Mr. Jorgge testified that he did not drug the complainant. He previously admitted to the police that the complainant may have been asleep when he had sex with her. At trial, he said that admission was not true. He explained that he felt pressured by the police and did not think he could end the interview without admitting to something.

The trial judge rejected Mr. Jorgge’s explanation in part because he was present during a voir dire while his lawyer argued that the police statement was inadmissible. She described his evidence as “carefully tailored” to fit the legal arguments he heard his lawyer make earlier in the trial. She characterized his explanation as an attempt to distance himself from those admissions now that he had “a better understanding of the issues”.

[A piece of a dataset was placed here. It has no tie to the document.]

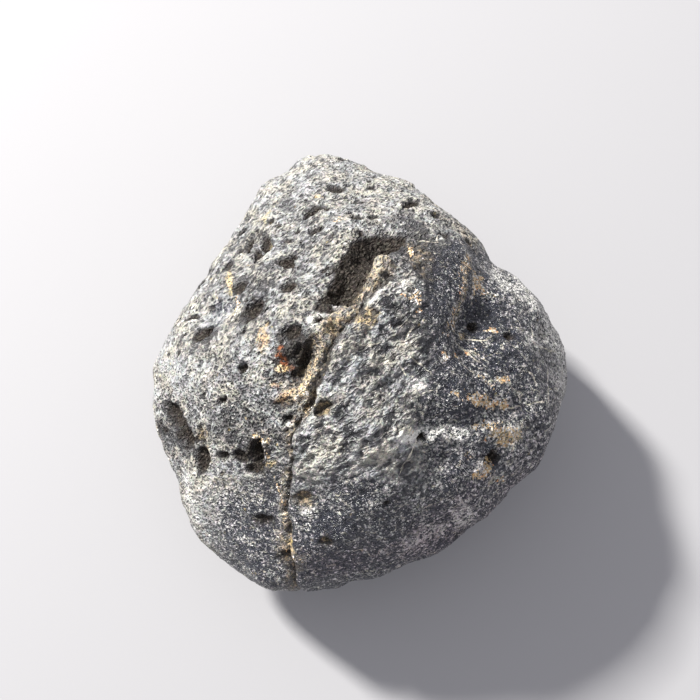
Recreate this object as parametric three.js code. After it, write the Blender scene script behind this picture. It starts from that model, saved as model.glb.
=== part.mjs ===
// A tektite: one solid lump of natural glass, about the size of a small plum.
// Millimetres, +Z up, resting on the worn flat of its underside at z = 0.
import * as THREE from 'three';

const DEG = Math.PI / 180;

// ---- The lump ----------------------------------------------------------------------------
// Everything is placed from the middle of the lump by bearing (degrees from +X towards +Y)
// and elevation (degrees above the widest level).
const MIDDLE_HEIGHT = 16;
const MIDDLE_X = -0.1;
const MIDDLE_Y = -3.65;
const CROWN_RISE = 22;
const KEEL_DROP = 17;
const SIDE_ROUNDNESS = 2.5;
// Reach of the side in plan, one value every 20 degrees of bearing from +X.
const SIDE_REACH = [30.5, 30, 27, 28.5, 34, 43, 35.5, 29, 29, 34, 33, 34.5, 34, 31, 28, 27, 27.5, 29];

// Broad worn faces: [bearing, tilt of the face from level, distance from the middle].
const FACE_CRISPNESS = 16;
const WORN_FACES = [
  [135, 40, 19], // north-west slope
  [182, 48, 22], // west slope
  [222, 42, 20.5], // south-west slope
  [300, 9, 19], // crown
  [10, 30, 20.5], // east shoulder
  [285, 52, 24.5], // south slope
  [322, 34, 21.5], // south-east slope
  [85, 40, 21.6], // north nose
  [25, 55, 25], // east rim
  [85, 122, 36], // under the nose
  [190, 120, 28.5], // under the west side
  [315, 122, 26.5], // under the south-east side
  [245, 155, 18], // underside, south-west
];

// Swells and hollows: [bearing, elevation, length, width, turn, rise]. The turn is that of the
// long way from level towards the crown.
const SWELL_REACH_IN = 8;
const SWELLS = [
  [8, 35, 1.8, 1.4, 90, 0.5],
  [9, 4, 8, 6, 90, 0.8],
  [15, 33, 9, 6, 108, -1.3],
  [18, 7, 5, 6, 0, 0.5],
  [22, 14, 9, 7, 120, 1],
  [31, 9, 5, 4.5, 55, 0.8],
  [32, 15, 4, 5, 157, -0.8],
  [38, 5, 5, 4, 90, -0.8],
  [38, 22, 9, 6, 110, -0.8],
  [59, 72, 8, 6, 30, 0.6],
  [75, -22, 13, 9, 165, 0.9],
  [97, -4, 12, 9, 0, 0.7],
  [107, 4, 10, 8, 0, 0.5],
  [115, -5, 5, 8, 0, 0.6],
  [127, -3, 4, 7, 0, 0.4],
  [145, 2, 5, 7, 0, -0.5],
  [150, -16, 16, 10, 20, 0.9],
  [152, 72, 3.2, 3.2, 0, 0.6],
  [159, 19, 7, 3.5, 120, -1.4],
  [175, -1, 5, 6, 0, 0.4],
  [186, 59, 2, 1.5, 73, 0.7],
  [190, 65, 9, 6, 155, -1.1],
  [192, -2, 9, 6, 0, 0.7],
  [205, 55, 14, 8, 60, -0.7],
  [209, 2, 8, 5, 90, -0.8],
  [220, -2, 8, 9, 0, 0.6],
  [225, 6, 12, 10, 0, 0.6],
  [236, -4, 8, 8, 0, 0.4],
  [246, 0, 8, 9, 0, 1.2],
  [252, 26, 2, 1.6, 34, 0.5],
  [264, -6, 5, 6, 0, 0.5],
  [265, -20, 12, 9, 150, 0.8],
  [270, 0, 5, 7, 0, -0.5],
  [275, 71, 16, 12, 60, 0.5],
  [290, -4, 8, 8, 0, 0.5],
  [300, 40, 8, 6, 0, -0.4],
  [312, -2, 7, 7, 0, -0.5],
  [316, 28, 1.9, 1.3, 14, 0.5],
  [326, 13, 12, 8, 0, 0.3],
  [350, -24, 16, 9, 10, -1.1],
  [352, 44, 12, 6, 90, -0.6],
];

// Gentle waves over the whole lump: [waves per mm along X, Y and Z, where the wave starts].
const WAVE_RISE = 0.2;
const WAVES = [
  [0.42, 0.25, -0.18, 0.7],
  [-0.21, 0.44, 0.3, 2.1],
  [0.16, -0.33, 0.47, 4],
  [0.5, 0.36, 0.31, 5.2],
];

// Bubble pits: [bearing, elevation, length, width, turn, depth].
const PIT_WALL = 0.6;
const PIT_HORIZON = 0.9;
const PIT_FADED = 3;
const PIT_LIP_RISE = 0.12;
const PIT_LIP_AT = 1.15;
const PIT_LIP_WIDTH = 0.25;
const NORTH_PITS = [
  [106, 15, 3.1, 2.6, 160, 1.3],
  [102, 17, 1.8, 1.3, 150, 0.7],
  [97, 9, 3.3, 1.6, 170, 0.7],
  [90, 16, 2.2, 1.5, 7, 0.8],
  [115, 20, 1.3, 1.2, 130, 0.7],
  [119, 8, 1.2, 1, 126, 0.6],
  [90, 35, 1.3, 1.1, 65, 0.6],
  [108, 27, 2.8, 1.8, 150, 0.5],
  [127, 32, 3.8, 2.1, 110, 1.2],
  [136, 46, 2.6, 2.6, 0, 0.7],
  [106, 51, 2.2, 1.8, 140, 0.5],
  [126, 14, 4.4, 1.8, 62, 1.2],
  [132, 15, 3.2, 1.6, 67, 1.1],
  [130, 8, 3.9, 1.2, 39, 0.9],
  [125, 8, 1.3, 1.1, 0, 0.6],
  [119, 11, 1.1, 1.1, 0, 0.5],
  [72, 18, 3.2, 2.2, 75, 0.8],
];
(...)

The trial judge was wrong to approach her assessment of the defendant’s credibility on this basis, despite the “natural temptation” to do so. The Court of Appeal held that a defendant’s right to be present during his trial cannot be used against him to discredit his evidence. In reaching this decision, Justice Laskin drew upon the long-settled principle that it is wrong and unfair to use a defendant’s right to disclosure to discount his evidence.

This is an important reminder of the broader point that it reinforces. Constitutional protections exist for the benefit of the innocent and not-so-innocent equally. To convert a basic right, whether the right to remain silent, the right to counsel, the right to disclosure or the right to be present during your trial, into a sword to wield against a defendant diminishes the protections that we all enjoy.